O Orador: - Mas poderá uma moradia ser tudo isto para o corpo e para a alma se for um pobre tugúrio sem ar e sem luz, sem alegria e sem encanto?
Sr. Presidente: verifica-se actualmente um facto que, pelas circunstâncias que o envolvem e pelas consequências que dele advém, não pode deixar de nos surpreender e preocupar sobremaneira.
É a fuga constante e volumosa da boa gente provinciana para os grandes meios, mormente para Lisboa. E tamanha gravidade está assumindo este facto que todos sentem a urgência de seriamente e enfrentar e dar-lhe segura e eficaz solução.
Como?
Sr. Presidente: o trabalhador dos nossos Campos não é, felizmente, muito exigente. O aconchego de uma casinha, acolhedora e cheia de sol, e uma leira de terra para a horta dos seus suores constituirão laço forte a prendê-lo ali e remédio eficaz para a tentação de fuga para os grandes e movimentados centros.

Vozes: - Muito bem!

O Orador: - Suponho que a prova está tirada com algumas colónias agrícolas já existentes pelo País fora.
Levar até aos meios rurais a construção de casas para trabalhadores será, pois, ajudar eficazmente a resolver um problema que, pela sua acuidade, reclama atento cuidado.
Ocorre, porém, perguntar: e é só ao Estado que pertence resolver este o outros problemas que na vida surgem?
Pretender-se que seja o Estado a fazer tudo seria, parece-me, caminhar-se para um regime de perigoso socialismo que viria estancar as fontes da melhor iniciativa particular.

Vozes: - Muito bem!

O Orador: - Decerto que o Estado tem graves e imperiosos deveres a cumprir.
Administrar os interesses tão variadamente complexos da Nação, promover por todas as formas o bem da colectividade, assistir dedicada e prontamente a quantos careçam de amparo e defesa nas suas vidas o nos seus bens, aproveitar solicitamente e fazer render ao máximo todos os valores de inteligência e de trabalho que largamente abundam nesta terra querida de Santa Maria, formar a consciência nacional na fidelidade aos princípios da caridade e da justiça, assegurar ajusta liberdade dos cidadãos dentro das normas austeras da moral, velar constantemente pela paz e segurança da vida nacional e com enérgica decisão defendê-la contra todos os inimigos de fora e de dentro, fazer enfim tudo pelo maior e melhor bem comum, tal é o laborioso e grave encargo que sobre os homens de Governo indeclinàvelmente impende.

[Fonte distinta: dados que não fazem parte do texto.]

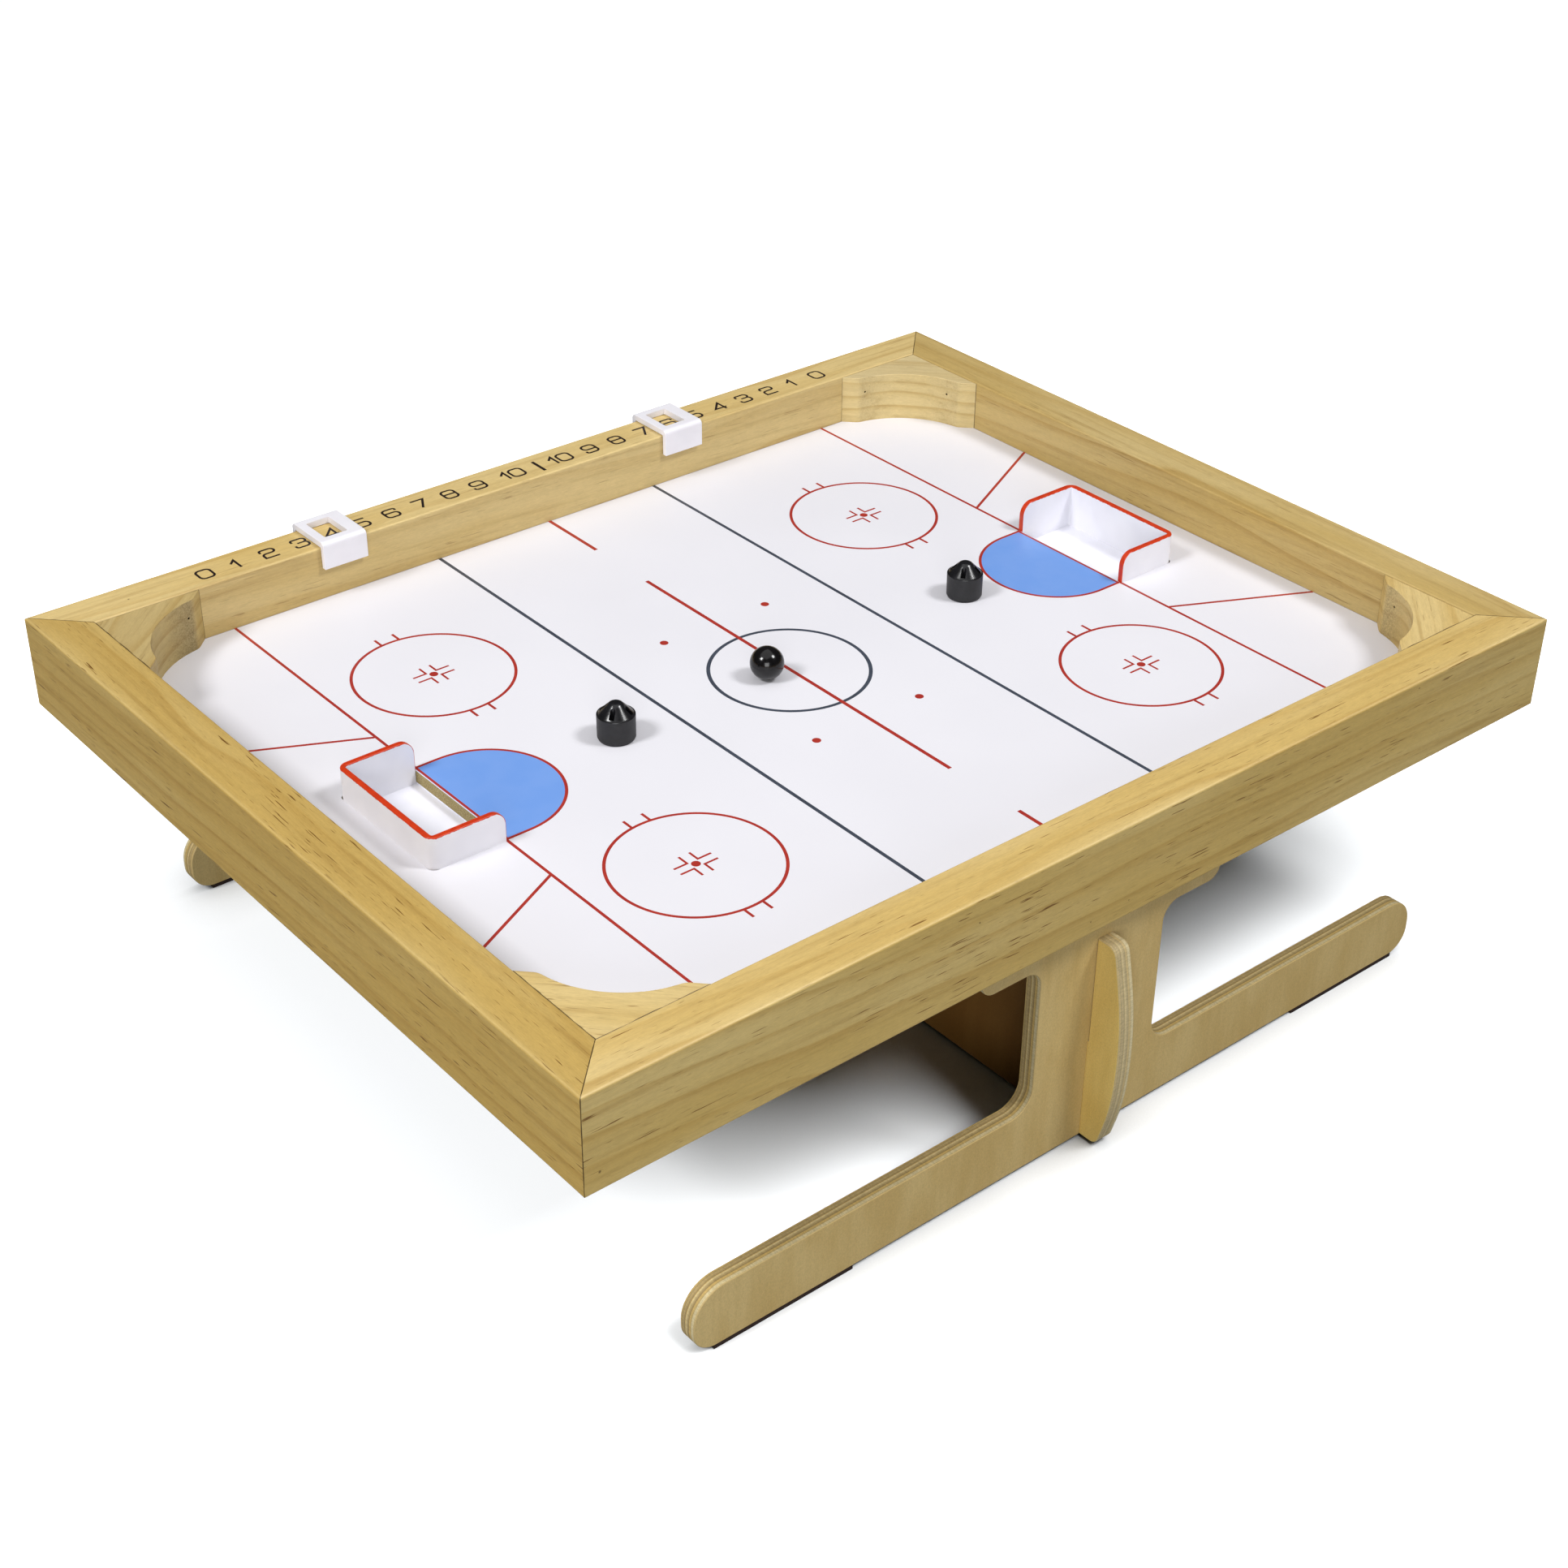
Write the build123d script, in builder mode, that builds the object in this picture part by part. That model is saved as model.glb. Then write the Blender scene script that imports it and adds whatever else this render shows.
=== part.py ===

Vozes: - Muito bem, muito bem!

O Orador: - Mas ao Estado não cabem só deveres. Ele tem também direitos incontestáveis e inalienáveis; e entre estos avulta o de esperar e exigir que todos os cidadãos favoravelmente instalados na vida com ele colaborem na defesa do bem colectivo e no justo esforço de socorrer e ajudar aqueles a quem as circunstâncias menos favorecem.

Vozes: - Muito bem, muito bem!

O Orador: - Socorramo-nos mais uma vez dos sábios ensinamentos do grande Pontífice que é Pio XII:

A solidariedade dos homens entre si exige, não sòmente em nome do sentimento fraterno, mas também da própria conveniência recíproca, utilizar todas as possibilidades na conservação dos empregos existentes e na criação de outros novos. Por isso, aqueles que são capazes de aplicar capitais considerem, à luz do bem comum, se poderão conciliar com a sua consciência pô-los de lado com vã cautela, deixando de fazer os devidos investimentos dentro dos limites das possibilidades económicas, nas proporções e no momento oportunos.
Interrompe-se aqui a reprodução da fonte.